Clare Waight Keller revisitou o seu amor por jardins e recuperou as lembranças das suas visitas ao Castelo de Sissinghurst, no Reino Unido, e as leituras das apaixonadas cartas de amor entre Vita e Virginia Woolf. As referências criaram uma coleção poética com força na alfaiataria – daí os vários fatos – e na forma de pétalas tridimensionais nos vestidos. Kaia Gerber foi a noiva num chapéu tão grande que quase formou um dossel sob o qual poderia fazer os votos.

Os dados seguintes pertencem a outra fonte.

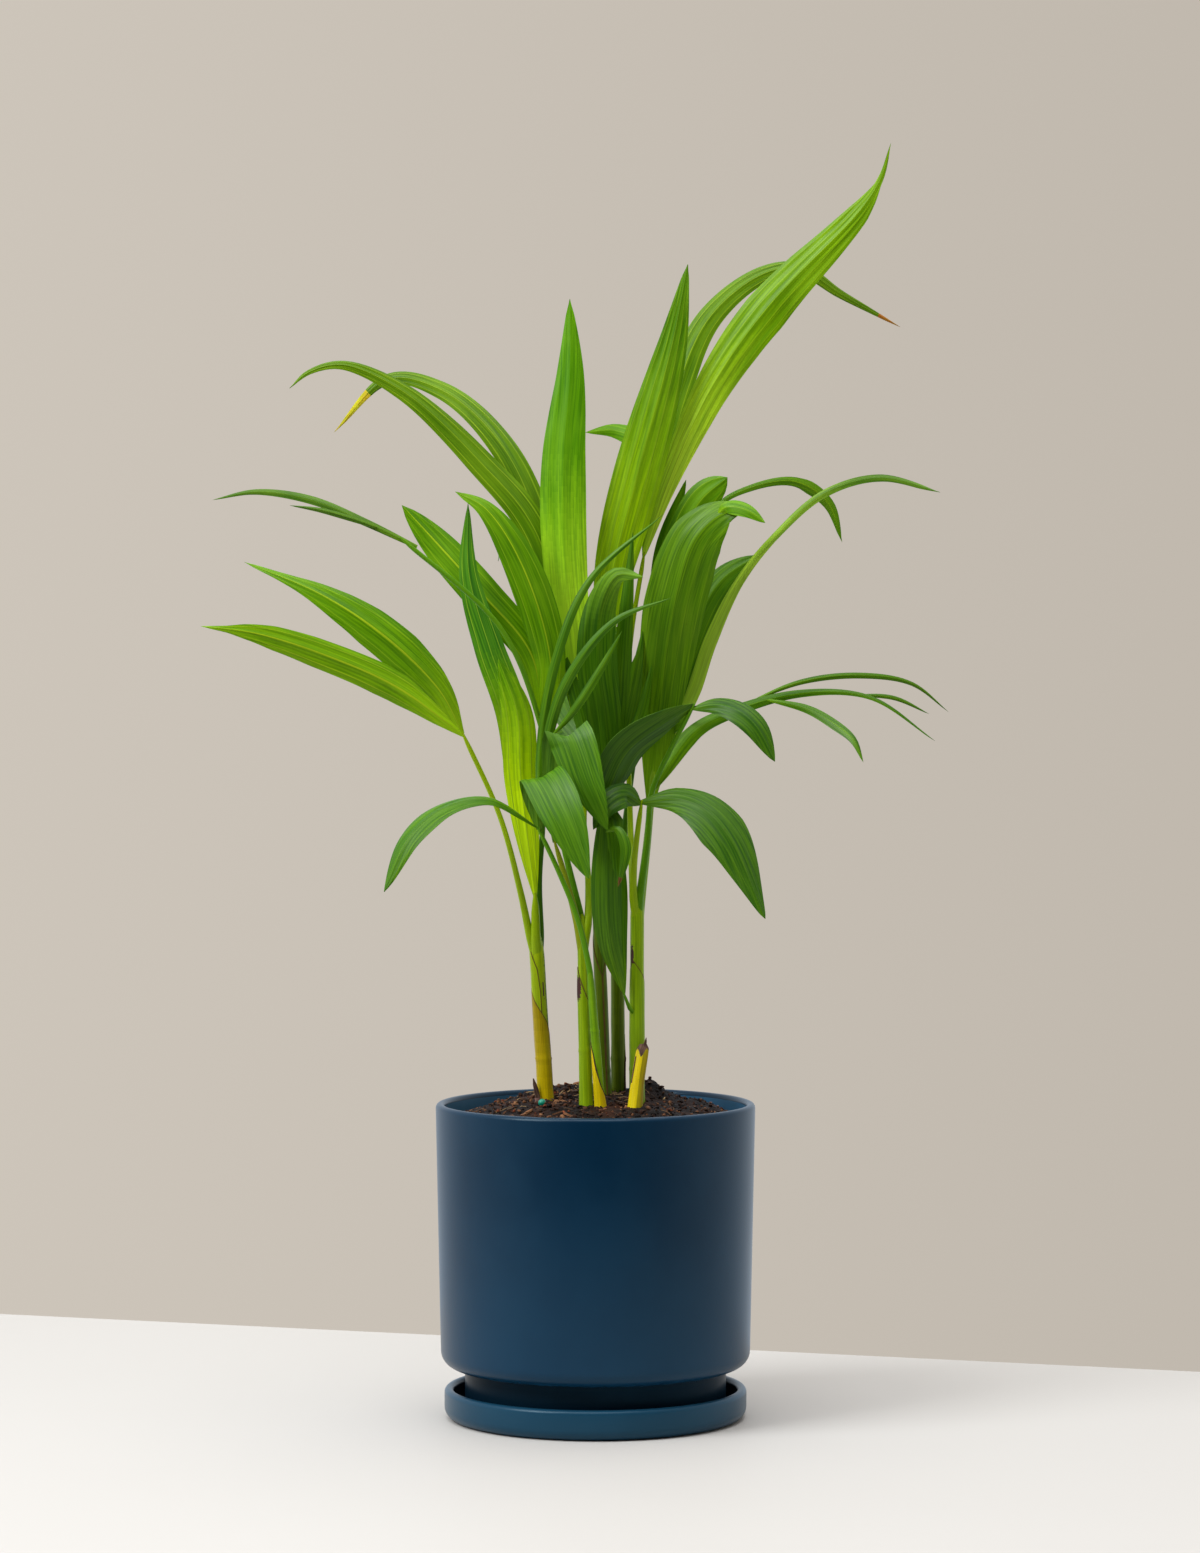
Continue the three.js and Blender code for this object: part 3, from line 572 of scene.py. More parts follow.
class Look(Nodes):
    """A material in the making, with its shader's plain numbers set"""

    def __init__(self, name, roughness, specular=0.5):
        self.made = bpy.data.materials.new(name)
        super().__init__(self.made)
        self.shader = self.tree.nodes["Principled BSDF"]
        self.shader.inputs["Roughness"].default_value = roughness
        self.shader.inputs["Specular IOR Level"].default_value = specular

    def finish(self, **outputs):
        for name, output in outputs.items():
            self.link(output, self.shader, name.replace("_", " "))
        return self.made


def leaf_material(name, colour, roughness=0.38, streak=0.2, speckle=0.0, warmth=WARMTH):
    """A living leaf or stem: fine streaks along it, soft blotches and a few dark flecks"""
    look = Look(name, roughness, specular=0.14)
    place = look.along()
    fine = look.noise(place, 1.0, 2.0, (14, 0.3, 1))
    broad = look.noise(place, 1.0, 2.0, (3.4, 0.18, 1))
    blotch = look.noise(place, 1.0, 3.0, (0.8, 0.28, 1))
    fleck = look.noise(place, 1.0, 2.0, (7, 3.5, 1))
    dark = mixed(colour, STREAK_DARK, streak)
    light = mixed(colour, STREAK_LIGHT, streak * 0.8)
    shown = look.blend(look.ramp(fine, 0.3, 0.7), dark, light)
    layers = [
        (broad, 0.35, 0.75, 0.5, BAND, 0.3),
        (blotch, 0.45, 0.75, warmth, YELLOWED, 0.3),
        (fleck, 0.73, 0.78, 0.7, FLECK, 0.6),
    ]
    if speckle:
        layers.append((look.noise(place, 1.0, 2.0, (26, 15, 1)), 0.64, 0.7, speckle, DOT, 0.75))
    for grain, low, high, most, toward, share in layers:
        over = mixed(colour, toward, share)
        shown = look.blend(look.ramp(grain, low, high, 0, most), shown, over)
    rough = look.ramp(blotch, 0.3, 0.7, roughness - 0.05, roughness + 0.09)
    return look.finish(Base_Color=shown, Roughness=rough, Normal=look.bump(fine, 0.00003))


def dry_material(name, colour, other):
    """Dead sheath, leaf or bark: brown fibres"""
    look = Look(name, 0.75, specular=0.3)
    place = look.along()
    fibre = look.noise(place, 1.0, 4.0, (22, 0.8, 1))
    patch = look.noise(place, 1.0, 3.0, (5, 2, 1))
    strand = look.blend(look.ramp(fibre, 0.3, 0.7), colour, mixed(colour, FIBRE_DARK, 0.4))
    shown = look.blend(look.ramp(patch, 0.4, 0.7), strand, other)
    return look.finish(Base_Color=shown, Normal=look.bump(fibre, 0.0003))


def soil_material(name, colour, other):
    """Damp potting soil: dark crumbs with browner ones among them"""
    look = Look(name, 0.7, specular=0.15)
    place = look.place()
    crumb = look.noise(place, 420.0, 5.0)
    patch = look.noise(place, 70.0, 3.0)
    crumbs = look.blend(look.ramp(crumb, 0.35, 0.7), mixed(colour, BLACK, 0.45), colour)
    shown = look.blend(look.ramp(patch, 0.45, 0.7), crumbs, other)
    return look.finish(Base_Color=shown, Normal=look.bump(crumb, 0.0012))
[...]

O diretor criativo propôs-se a investigar "o impacto dos códigos patrimoniais na era da revolução cibernética industrial", informava o comunicado de imprensa. Os modelos desfilaram ao som de um podcast sobre sustentabilidade e a inevitável evolução do consumismo. Nas peças, esta ideia de reciclagem dos códigos burgueses surgiu em designs recortados, alguns preenchidos com pele falsa. O desfile também foi ainda palco da apresentação em primeira mão da colaboração da maison com a Reebok, com um sapato enérgico, resultado da união do Tabi da Maison Margiela com o Instapump Fury da Reebok.
Uma coleção recheada de referências ao México e à sua cultura visual, particularmente nos motivos bordados usados ??em quase todos os vestidos de noite. Destaque para o brilho dourado em que a coleção parecia estar banhada, com peças preenchidas com bordados e mais bordados, incrustações de flores e pérolas e redemoinhos barrocos. Por outro lado, em oposição a essa opulenta sobrecarga visual, uma série de vestidos em seda em tons coral e turquesa ofereciam a combinação certa de glamour e drama.

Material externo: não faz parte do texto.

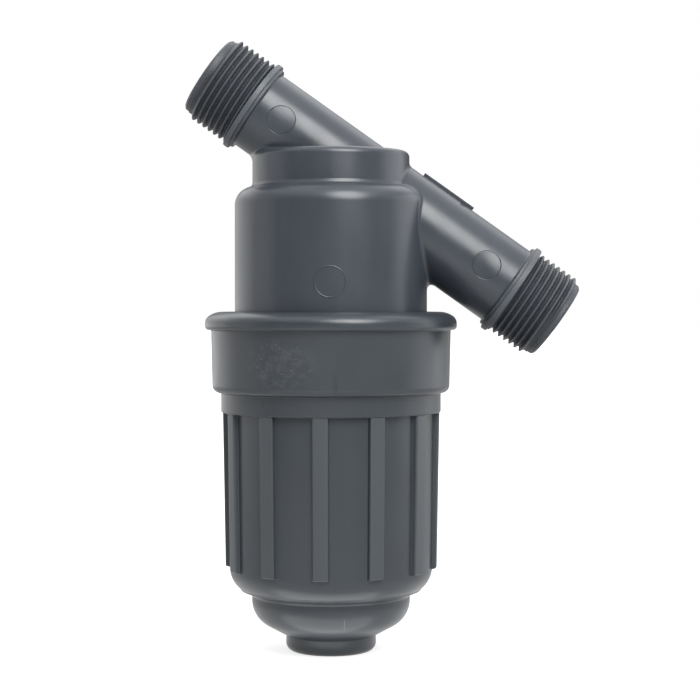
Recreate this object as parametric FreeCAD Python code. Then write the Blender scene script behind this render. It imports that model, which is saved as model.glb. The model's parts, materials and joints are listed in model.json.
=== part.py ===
"""Y-type screen filter: a sloping pipe with male threaded ends, a housing with a throat, and a ribbed bowl
that holds a screen.

Millimetres, +Z up along the bowl's axis, +X towards the outlet. The origin is the centre of the boss's end
face, at the foot of the bowl, and levels are worked out from there upwards. Diameters start from the pipe
thread, the screen and the body, and the bowl's follow from the skirt that it holds.
"""

import FreeCAD
import Part

import math
import os

# Threaded ends: outside diameter of the male pipe thread, its plain lead and the rings behind it
THREAD_OD = 26.44
THREAD_LENGTH = 15.0
LEAD_DEPTH = 1.37
LEAD_LENGTH = 1.8
LEAD_CHAMFER = 0.6
FLANGE_PROUD = 0.73
FLANGE_WIDTH = 1.6
STEP_RING_PROUD = 1.1
STEP_RING_WIDTH = 1.0

# Pipe: a little thinner than the root of its threads, it slopes down towards the outlet and crosses the
# bowl's axis inside the collar
PIPE_UNDERCUT = 1.27
PIPE_WALL = 2.45
PIPE_SLOPE_DEG = 35.3
INLET_REACH = 43.1
OUTLET_REACH = 79.2
PIPE_RISE = 7.1

# Flow arrow, raised on the top line of the pipe
ARROW_START = 24.0
ARROW_LENGTH = 17.2
ARROW_HEAD_LENGTH = 3.9
ARROW_HEAD_WIDTH = 6.2
ARROW_SHAFT_WIDTH = 2.6
ARROW_HEIGHT = 0.9

# Screen: a windowed cage in a mesh sleeve, with a ring at each end and a spigot at the top
SCREEN_OD = 36.0
MESH_THICKNESS = 0.4
MESH_CLEARANCE = 0.05
CAGE_WALL = 1.7
CAGE_TOP_RING = 5.0
CAGE_TOP_PROUD = 1.0
CAGE_FOOT_RING = 5.0
CAGE_FOOT_PROUD = 1.45
CAGE_FOOT_FLOOR = 2.0
SPIGOT_LENGTH = 6.0
SPIGOT_CLEARANCE = 0.2
SPIGOT_WALL = 1.6
FOOT_CLEARANCE = 0.3
SEAT_GAP = 0.2
GASKET_THICKNESS = 1.5
GASKET_CLEARANCE = 0.1
WINDOW_COLUMNS = 6
WINDOW_ROWS = 8
CAGE_BAR_WIDTH = 3.0
CAGE_HOOP_WIDTH = 1.6

# Housing above the bowl, and the throat inside it that leads the inlet into the screen
BODY_OD = 55.1
BODY_LENGTH = 36.0
BODY_WALL = 3.65
SHOULDER_RADIUS = 6.0
COLLAR_WALL = 3.5
COLLAR_LENGTH = 9.9
COLLAR_EDGE_RADIUS = 1.8
COLLAR_ROOF = 3.0
THROAT_WALL = 3.0
THROAT_LENGTH = 14.0
CHAMBER_ROOF = 3.0

# Skirt of the housing, inside the bowl: nose with the seal's groove, threaded stretch and stop ring
NOSE_PROUD = 0.5
NOSE_LENGTH = 5.9
SEAL_CORD = 2.4
SEAL_SIDE_GAP = 0.4
SKIRT_THREAD_DEPTH = 2.55
SKIRT_THREAD_LENGTH = 16.5
STOP_RING_PROUD = 0.7
STOP_RING_WIDTH = 3.8
STOP_RING_DEPTH = 1.2

# Bowl: heights of its stretches, counted from the boss up, and from the skirt that it holds
BOSS_HEIGHT = 6.2
STEP_HEIGHT = 11.2
DOME_HEIGHT = 6.6
RIB_HEIGHT = 44.9
NOSE_GAP = 1.2
BAND_DROP = 1.3
RIM_HEIGHT = 5.7

# Bowl: clearances round the skirt, walls outside them, and how far each stretch steps in from the one above
SEAL_BORE_CLEARANCE = 0.3
BOWL_THREAD_CLEARANCE = 0.4
RIM_CLEARANCE = 0.4
RIM_WALL = 4.4
BAND_WALL = 3.4
BAND_TAPER = 0.4
RING_WALL = 3.2
RIB_STEP = 0.35
RIB_TAPER = 0.75
RIB_DEPTH = 1.5
WALL_TAPER = 0.6
BOWL_WALL = 2.8
STEP_WALL = 3.0
BOSS_OD = 25.9
BOSS_WALL = 3.3
BOSS_FLOOR = 2.9
POCKET_FLOOR = 5.1

# Bowl: edges, slopes and ribs
BOSS_EDGE_RADIUS = 1.9
STEP_EDGE_RADIUS = 4.4
STEP_FACE_RISE = 4.0
DOME_EDGE_RADIUS = 6.0
DOME_FACE_RISE = 1.3
BAND_EDGE_RADIUS = 2.2
RIM_EDGE_RADIUS = 2.3
RIM_UNDER_RADIUS = 0.6
RIB_COUNT = 12
RIB_WIDTH = 4.7
RIB_PHASE_DEG = -95.0

# Small gaps and roundings shared by several pieces
RING_GAP = 0.05
SOFT_EDGE = 0.4
INNER_FILLET = 0.8

Z_AXIS = FreeCAD.Vector(0, 0, 1)
ORIGIN = FreeCAD.Vector(0, 0, 0)
PIPE_SLOPE = math.radians(PIPE_SLOPE_DEG)
PIPE_WAY = FreeCAD.Vector(math.cos(PIPE_SLOPE), 0, -math.sin(PIPE_SLOPE))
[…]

Os designers Viktor Horsting e Rolf Snoeren decidiram pegar nas suas próprias sobras de tecido e amostras enviadas por fornecedores – que eles nunca deitaram fora – para criar a sua nova coleção. O que se viu foram estilos florais com laços e retalhos de brocado com capas ornamentadas. O croché e o tule enfeitaram e fixaram os tecidos. As modelos desfilaram com tatuagens temporárias no rosto e no pescoço, com mensagens que liam "sonho", "amor", "o sucesso não é definitivo" ou "a falha não é fatal".
O designer encontrou inspiração no Egito Antigo e nos símbolos da época, aplicando-os numa série de peças em lantejoulas e tons dourados. Para além dos vestidos, viram-se macacões e uma combinação de jaqueta e bermudas. Muito ouro (leia-se ouro até no forro dos vestidos) e muito trabalho manual, como se quer numa coleção de alta-costura.
Carl Jung, o papel do subconsciente, sonhos e o toque do surrealismo. Pierpaolo Piccioli antecipou a sua coleção artística afirmando querer canalizar livremente as suas paixões criativas. A passerelle misturou as habituais jovens modelos com nomes de sempre, incluindo Stella Tennant, Karen Elson e Maria Carla Boscono. As peças mostraram construções complexas, silhuetas ousadas, folhos e geometria de tirar o fôlego.
A designer chinesa foi em busca de Shangri-La numa coleção fantasia inspirada pelos Himalaias. Aqui, a mais alta cadeia montanhosa do mundo tornou-se num símbolo de elevação. Neste destino sagrado as silhuetas fizeram referência a mitologias asiáticas, com capas que se estendiam no chão, retalhos de cintos japoneses e motivos sagrados budistas bordados em metros de tecido.
Este desfile entrou para a história como o último do designer francês na passerelle. E foi uma extravagância de música e dança, com um elenco de estrelas como muito bem sabe fazer Jean-Paul Gaultier. O Théâtre du Chatelet foi o palco da despedida dos seus 50 anos de carreira e, durante mais de uma hora, modelos, amigos e celebridades desfilaram mais de 230 looks com referências a antigas coleções.
Não poderiam faltar blusas de marinheiro, espartilhos, smokings e trompe-l'oeil, as assinaturas do enfant terrible da moda vistas nas modelos Karlie Kloss, Gigi e Bella Hadid, Jourdan Dunn, Winnie Harlow e em amantes da marca, como Dita Von Teese, Rossy de Palma e Paris Jackson, para nomear alguns.
Na plateia não faltaram colegas designers, com a presença de Pierre Cardin, Nicolas Ghesquière, Christian Lacroix, Christian Louboutin, Dries Van Noten, Clare Waight Keller e Isabel Marant.
No estilo típico de Gaultier, a despedida foi marcada por um funeral fictício – o caixão na passerelle continha os seios cónicos, em referência ao icónico soutien que Madonna usou nos anos 1990. O desfile foi aberto com a cena do funeral do filme Qui êtes-vous, Polly Maggoo? (1966), de William Klein, ao som de Boy George a cantar Back to Black, de Amy Winehouse.
Mas o tom fúnebre não significa que Gaultier irá pendurar a tesoura completamente. A Gaultier Paris continuará com um novo conceito, que pode envolver designers convidados, e o seu cabaret Fashion Freak Show seguirá para Moscovo e São Petersburgo, na Rússia. O fim de uma era na alta-costura poderá ser o começo de outra.